Geometry, migration, and evolution of wave orbital ripples at LEO‐15

Abstract

Observations of the temporal evolution of the geometric properties and migration of wave‐formed ripples are analyzed in terms of measured suspended sand profiles and water velocity measurements. Six weeks of bedform observations were taken at the sandy (medium to coarse sized sand) LEO‐15 site located on Beach Haven ridge during the late summer of 1995 with an autonomous rotary sidescan sonar. During this period, six tropical storms, several of hurricane strength, passed to the east of the study site. Ripples with wavelengths of up to 100 cm and with 15 cm amplitudes were observed. The predominant ripples were found to be wave orbital scale ripples with ripple wavelengths equal to 3/4 of the wave orbital diameter. Although orbital diameters become larger than 130 cm during the maximum wave event, it is unclear if a transition to non‐orbital scaling is occurring. Ripple migration is found to be directed primarily onshore at rates of up to 80 cm/day. Suspended transport due to wave motions, calculated by multiplying acoustic backscatter measurements of suspended sand concentrations by flow velocity measurements, are unable to account for a sufficient amount of sand transport to force ripple migration and are in the opposite direction to ripple migration.
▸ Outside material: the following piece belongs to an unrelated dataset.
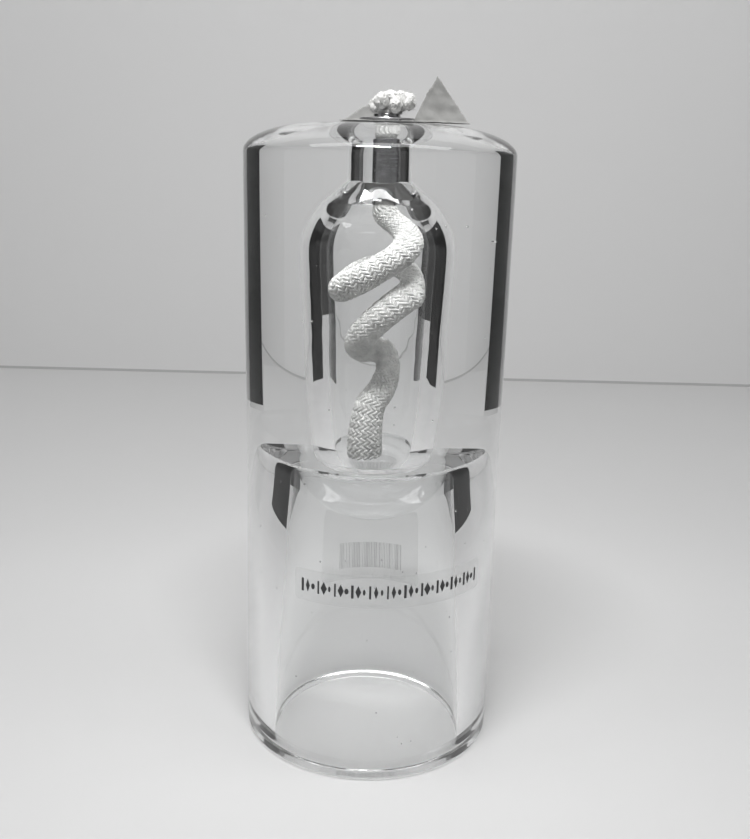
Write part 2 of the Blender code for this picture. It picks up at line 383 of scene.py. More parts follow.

Thus it is hypothesized that the onshore ripple migration is due to unobserved bedload transport or near‐bottom suspended transport. Bedload model calculations forced with measured wave velocities are able to predict the magnitude and direction of transport consistent with observed ripple migration rates. Sequences of ripple pattern temporal evolution are examined showing mechanisms for ripple directional change in response to changing wave direction, as well as ripple wavelength adjustment and erosion due to changing wave orbital diameter and relative wave‐to‐current velocities.